The Pet Insurance Working Group was officially tasked with drafting a model in August 2019 and since then the Pet Insurance Working Group has held 26 meetings with active participation from industry, consumer representatives, producers, and veterinarian groups.
The Pet Insurance Model you have before you covers required definitions and disclosures, as well as regulations for policy conditions, sales practices for wellness programs, and producer training.
The Working Group held comment periods and had extensive discussion on all of the major issues. Of note, the Model includes several consumer protections related to policy renewals, required disclosures of waiting periods, policy limits, conditions, and benefit schedules. The Model requires disclosure language when a preexisting condition exists. The pet insurer has the burden of proving that the preexisting condition exclusion applies to the condition for which the claim is being made. The Model discusses wellness programs and prohibits a pet insurer from marketing a wellness program as pet insurance or requiring the purchase of a wellness program. Finally, while the Working Group did decide that this model was not the appropriate place to decide the type of license required to sell pet insurance, regulators wanted to make sure producers are trained on the specific features of pet insurance products before selling those products.

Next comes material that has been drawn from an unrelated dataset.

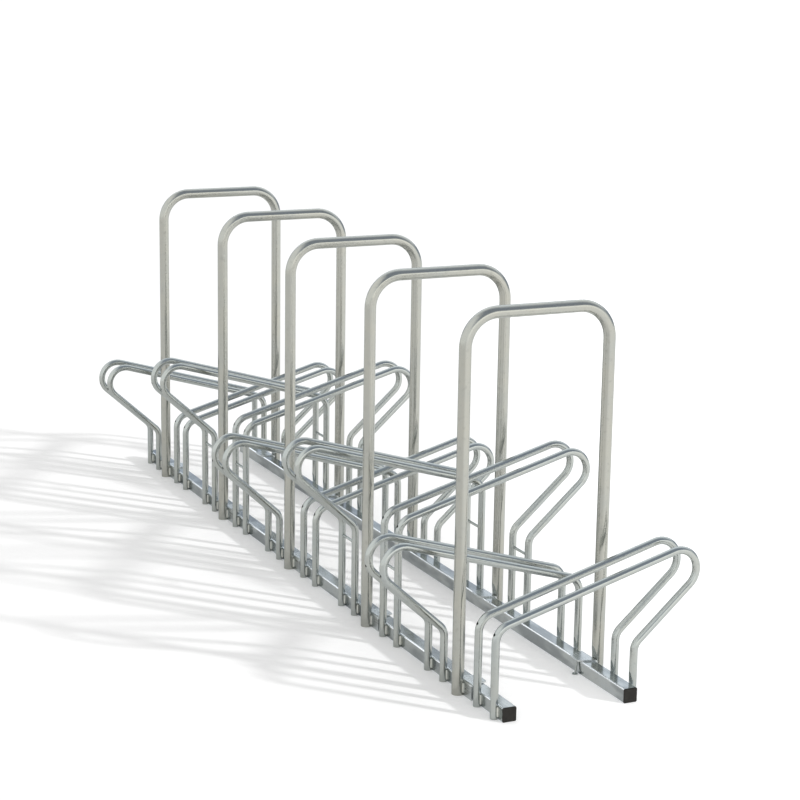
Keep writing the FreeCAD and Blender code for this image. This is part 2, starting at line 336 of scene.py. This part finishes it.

While this model was adopted by the Pet Insurance Working Group and C Committee ahead of the 2021 Fall National Meeting, there were concerns about language in the producer training section that could cause unintended consequences to producer licensing and reciprocity. The model was sent back to the Pet Insurance Working Group for revision. After discussions about the concerns raised related to the producer licensing language, the Working Group adopted the Pet Insurance Model Act with revisions to the Producer Training section, which now includes required training topics for pet insurance producers and language that allows for training requirements to be satisfied by substantially similar requirements in another state.
I’d like to thank Don Beatty and Kendra Zoller for leading the Pet Insurance Working Group as well his Working Group members who did a tremendous job of working with consumer and industry groups in incorporating many thoughtful comments into the drafting and finalizing of this model. And thanks to Commissioner Schmidt for her leadership as C Committee chair last year in keeping the Model moving forward.
At this time, I’d move to adopt the Pet Insurance Model Act —
Now, state legislatures may choose to adopt the legislation as it is written, make minor tweaks, or propose significant changes. The policy debates are about to begin again at the state level, and the stakes will be a lot higher, in some states more so than in others.
TCR will be covering the lobbying in state capitals sure to follow the completion of the draft, which can only become law if state legislatures approve it.
As we reported, Maine took the unique action of forging ahead this spring even as the model legislation remained sidelined at the NAIC. California and Maine are the only two states with pet insurance legislation, with Maine’s new law taking effect in January 2023.